GIVEN TASK
Reproduce the data in its entirety, exactly as supplied.
*** SOURCE MATERIAL
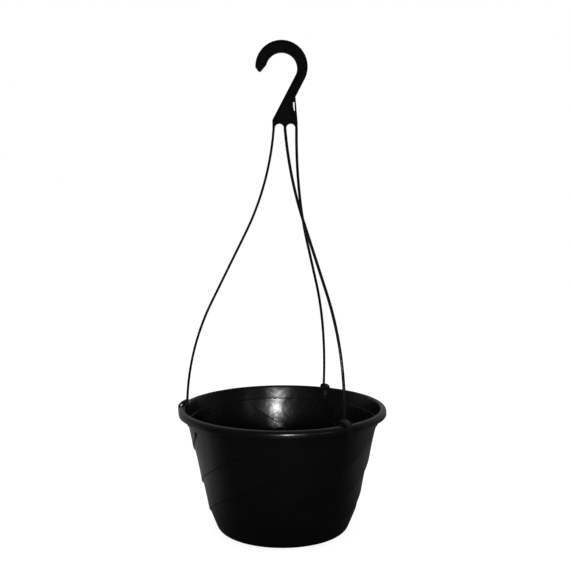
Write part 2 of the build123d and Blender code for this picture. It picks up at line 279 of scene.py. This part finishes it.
    stepped = add(tree, "ShaderNodeMath", (swirled, 1.0), operation="MINIMUM")
    relief = add(tree, "ShaderNodeMath", (relief, stepped), operation="MULTIPLY")
    out = add(tree, "ShaderNodeMath", (on_outline.outputs["X"], relief), operation="ADD")
    spun = add(tree, "ShaderNodeCombineXYZ",
               (add(tree, "ShaderNodeMath",
                    (out, add(tree, "ShaderNodeMath", (azimuth,), operation="COSINE")),
                    operation="MULTIPLY"),
                add(tree, "ShaderNodeMath",
                    (out, add(tree, "ShaderNodeMath", (azimuth,), operation="SINE")),
                    operation="MULTIPLY"),
                on_outline.outputs["Z"]))
    shaped = add(tree, "GeometryNodeSetPosition", {"Geometry": grid, "Position": spun})
    seam_gap = 0.01 * MM
    closed = add(tree, "GeometryNodeMergeByDistance", {"Geometry": shaped, "Distance": seam_gap})
    smooth = add(tree, "GeometryNodeSetShadeSmooth", {"Geometry": closed})
    real = add(tree, "GeometryNodeRealizeInstances", {"Geometry": smooth})
    dressed = add(tree, "GeometryNodeSetMaterial",
                  {"Geometry": real, "Material": given["Plastic"]})
    add(tree, "NodeGroupOutput", (dressed,))
    return tree


def plain_colour(code):
    """Linear colour of an sRGB hex code."""
    parts = [int(code[start:start + 2], 16) / 255 for start in (1, 3, 5)]
    return [p / 12.92 if p < 0.04045 else ((p + 0.055) / 1.055) ** 2.4 for p in parts] + [1]


def moulded_polypropylene(name, code, roughness, grain):
    """Injection-moulded polypropylene coloured with carbon black. The eye sees a smooth, slightly
    waxy gloss that mirrors a lamp softly. The highlight is mottled by the waviness of the cooled
    skin, and its edge is dulled in patches by handling. The grain is the size of the fine
    texture, in millimetres."""
    refraction = 1.49
    haze_size = 45 * MM
    haze_polish = 0.03
    haze_dulling = 0.05
    wave_size = 16 * MM
    wave_height = 0.4 * MM
    grain_height = 0.05 * MM
    grain_strength = 0.06
    material = bpy.data.materials.new(name)
    material.use_nodes = True
    tree = material.node_tree
    tree.nodes.clear()
    place = add(tree, "ShaderNodeTexCoord").outputs["Object"]
    haze = add(tree, "ShaderNodeTexNoise",
               {"Vector": place, "Scale": 1 / haze_size, "Detail": 5.0, "Roughness": 0.6})
    rough = add(tree, "ShaderNodeMapRange",
                {"Value": haze, "From Min": 0.3, "From Max": 0.7,
                 "To Min": roughness - haze_polish, "To Max": roughness + haze_dulling})
    fine = add(tree, "ShaderNodeTexNoise",
               {"Vector": place, "Scale": 1 / (grain * MM), "Detail": 3.0})
    waves = add(tree, "ShaderNodeTexNoise",
                {"Vector": place, "Scale": 1 / wave_size, "Detail": 2.0})
    skin = add(tree, "ShaderNodeBump",
               {"Strength": 1.0, "Distance": wave_height, "Height": waves})
    skin = add(tree, "ShaderNodeBump",
               {"Strength": grain_strength, "Distance": grain_height, "Height": fine,
                "Normal": skin})
    shader = add(tree, "ShaderNodeBsdfPrincipled",
                 {"Base Color": plain_colour(code), "Roughness": rough, "IOR": refraction,
                  "Normal": skin})
    add(tree, "ShaderNodeOutputMaterial", {"Surface": shader})
    return material


# the wall's section as (radius, height, rounding, swirl), up the outside and down the inside
collar_foot = crest - ledge_depth
collar_seat = collar_foot + wall
outer_face = [
    (foot_radius, 0, foot_rounding, 0),
    (base_radius, 0, base_rounding, 0),
    (bevel_radius, crest - bevel_depth, 0, 1),
    (bend_radius, crest - bend_depth, bend_rounding, 1),
    (wall_top_radius, collar_foot, 0, 1),
    (collar_foot_radius, collar_foot, ledge_rounding, 0),
    (lip_inner_radius + wall, crest - wall, under_rounding, 0),
    (rim_radius - wall, crest - wall, crest_rounding - wall, 0),
    (rim_radius - wall, crest - skirt_depth, skirt_rounding, 0),
    (rim_radius, crest - skirt_depth, skirt_rounding, 0),
    (rim_radius, crest, crest_rounding, 0),
]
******
RESULT OF THE EXERCISE
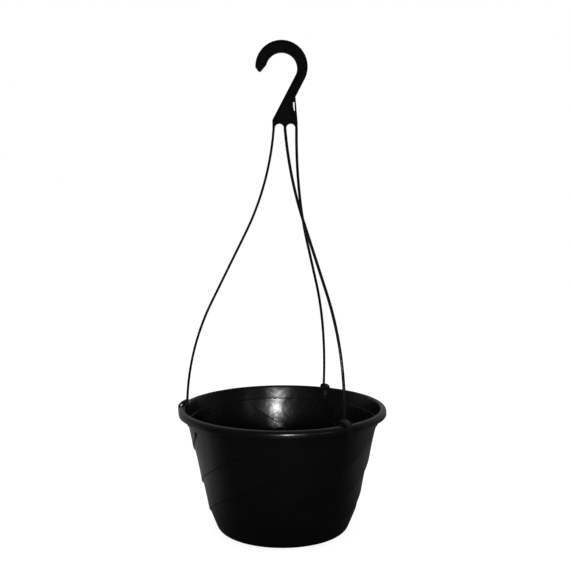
Write part 2 of the build123d and Blender code for this picture. It picks up at line 279 of scene.py. This part finishes it.
    stepped = add(tree, "ShaderNodeMath", (swirled, 1.0), operation="MINIMUM")
    relief = add(tree, "ShaderNodeMath", (relief, stepped), operation="MULTIPLY")
    out = add(tree, "ShaderNodeMath", (on_outline.outputs["X"], relief), operation="ADD")
    spun = add(tree, "ShaderNodeCombineXYZ",
               (add(tree, "ShaderNodeMath",
                    (out, add(tree, "ShaderNodeMath", (azimuth,), operation="COSINE")),
                    operation="MULTIPLY"),
                add(tree, "ShaderNodeMath",
                    (out, add(tree, "ShaderNodeMath", (azimuth,), operation="SINE")),
                    operation="MULTIPLY"),
                on_outline.outputs["Z"]))
    shaped = add(tree, "GeometryNodeSetPosition", {"Geometry": grid, "Position": spun})
    seam_gap = 0.01 * MM
    closed = add(tree, "GeometryNodeMergeByDistance", {"Geometry": shaped, "Distance": seam_gap})
    smooth = add(tree, "GeometryNodeSetShadeSmooth", {"Geometry": closed})
    real = add(tree, "GeometryNodeRealizeInstances", {"Geometry": smooth})
    dressed = add(tree, "GeometryNodeSetMaterial",
                  {"Geometry": real, "Material": given["Plastic"]})
    add(tree, "NodeGroupOutput", (dressed,))
    return tree


def plain_colour(code):
    """Linear colour of an sRGB hex code."""
    parts = [int(code[start:start + 2], 16) / 255 for start in (1, 3, 5)]
    return [p / 12.92 if p < 0.04045 else ((p + 0.055) / 1.055) ** 2.4 for p in parts] + [1]


def moulded_polypropylene(name, code, roughness, grain):
    """Injection-moulded polypropylene coloured with carbon black. The eye sees a smooth, slightly
    waxy gloss that mirrors a lamp softly. The highlight is mottled by the waviness of the cooled
    skin, and its edge is dulled in patches by handling. The grain is the size of the fine
    texture, in millimetres."""
    refraction = 1.49
    haze_size = 45 * MM
    haze_polish = 0.03
    haze_dulling = 0.05
    wave_size = 16 * MM
    wave_height = 0.4 * MM
    grain_height = 0.05 * MM
    grain_strength = 0.06
    material = bpy.data.materials.new(name)
    material.use_nodes = True
    tree = material.node_tree
    tree.nodes.clear()
    place = add(tree, "ShaderNodeTexCoord").outputs["Object"]
    haze = add(tree, "ShaderNodeTexNoise",
               {"Vector": place, "Scale": 1 / haze_size, "Detail": 5.0, "Roughness": 0.6})
    rough = add(tree, "ShaderNodeMapRange",
                {"Value": haze, "From Min": 0.3, "From Max": 0.7,
                 "To Min": roughness - haze_polish, "To Max": roughness + haze_dulling})
    fine = add(tree, "ShaderNodeTexNoise",
               {"Vector": place, "Scale": 1 / (grain * MM), "Detail": 3.0})
    waves = add(tree, "ShaderNodeTexNoise",
                {"Vector": place, "Scale": 1 / wave_size, "Detail": 2.0})
    skin = add(tree, "ShaderNodeBump",
               {"Strength": 1.0, "Distance": wave_height, "Height": waves})
    skin = add(tree, "ShaderNodeBump",
               {"Strength": grain_strength, "Distance": grain_height, "Height": fine,
                "Normal": skin})
    shader = add(tree, "ShaderNodeBsdfPrincipled",
                 {"Base Color": plain_colour(code), "Roughness": rough, "IOR": refraction,
                  "Normal": skin})
    add(tree, "ShaderNodeOutputMaterial", {"Surface": shader})
    return material


# the wall's section as (radius, height, rounding, swirl), up the outside and down the inside
collar_foot = crest - ledge_depth
collar_seat = collar_foot + wall
outer_face = [
    (foot_radius, 0, foot_rounding, 0),
    (base_radius, 0, base_rounding, 0),
    (bevel_radius, crest - bevel_depth, 0, 1),
    (bend_radius, crest - bend_depth, bend_rounding, 1),
    (wall_top_radius, collar_foot, 0, 1),
    (collar_foot_radius, collar_foot, ledge_rounding, 0),
    (lip_inner_radius + wall, crest - wall, under_rounding, 0),
    (rim_radius - wall, crest - wall, crest_rounding - wall, 0),
    (rim_radius - wall, crest - skirt_depth, skirt_rounding, 0),
    (rim_radius, crest - skirt_depth, skirt_rounding, 0),
    (rim_radius, crest, crest_rounding, 0),
]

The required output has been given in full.